Abstract

The paper is the first to come up with a comparative analysis of I. A. Bunin “Above the city” (1900) and “Chapel” (1944). The author aims to trace the creative and ideological evolution of I. A. Bunin. The grounds for comparison are the similarity of the key plot situations and likeness of the motive and figurative structures of the stories. The stories are based on the same key plot situation — a man on the border. At the same time, the motive structure of both stories is formed on the basis of the poetics of contrasts. The study reveals key antithetical motifs that create the “two worlds” of stories: children — adults; top — bottom; “here” — “there”; light — darkness; cold — warm; “past” — “present”; “living” — “dead”. The paper establishes that the contrast manifests itself in the key oppositions of the texts of both stories and realizes at all levels of the works (ideological and thematic, the level of the figurative system, the motive level) and turns out to be the most important property of Bunin's poetics, both “early” (pre-revolutionary) and “late” (emigrant) periods.
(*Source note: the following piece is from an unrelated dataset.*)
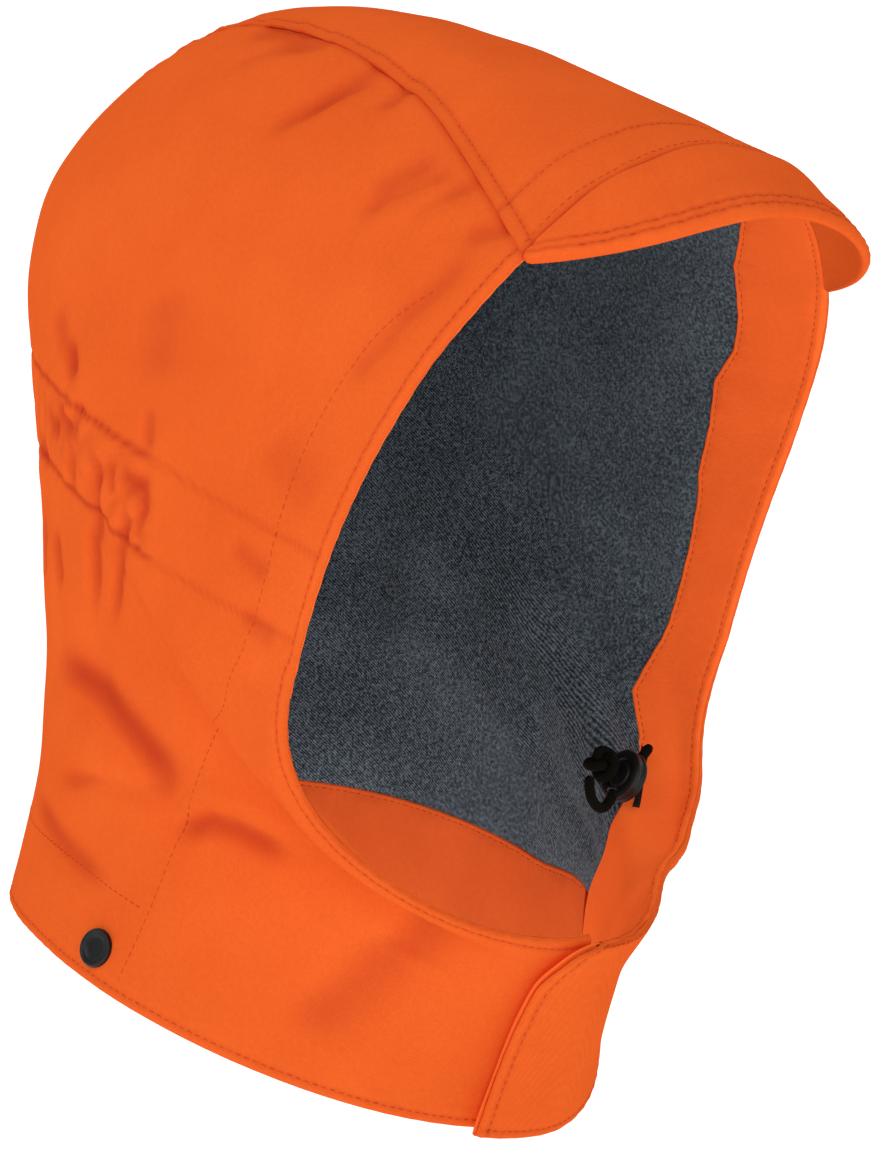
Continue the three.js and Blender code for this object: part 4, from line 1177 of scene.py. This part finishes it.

At the same time, the comparative analysis shows that, despite the similarity and “evolutionary nature” of the motive and figurative structures of the stories, they have an opposite compositional orientation, so that the same plot situation receives a diametrically opposite resolution in the stories. It appears that I. A. Bunin goes through the “reverse” worldview evolution from the story “Above the city” (1900) to “The Chapel” (1944).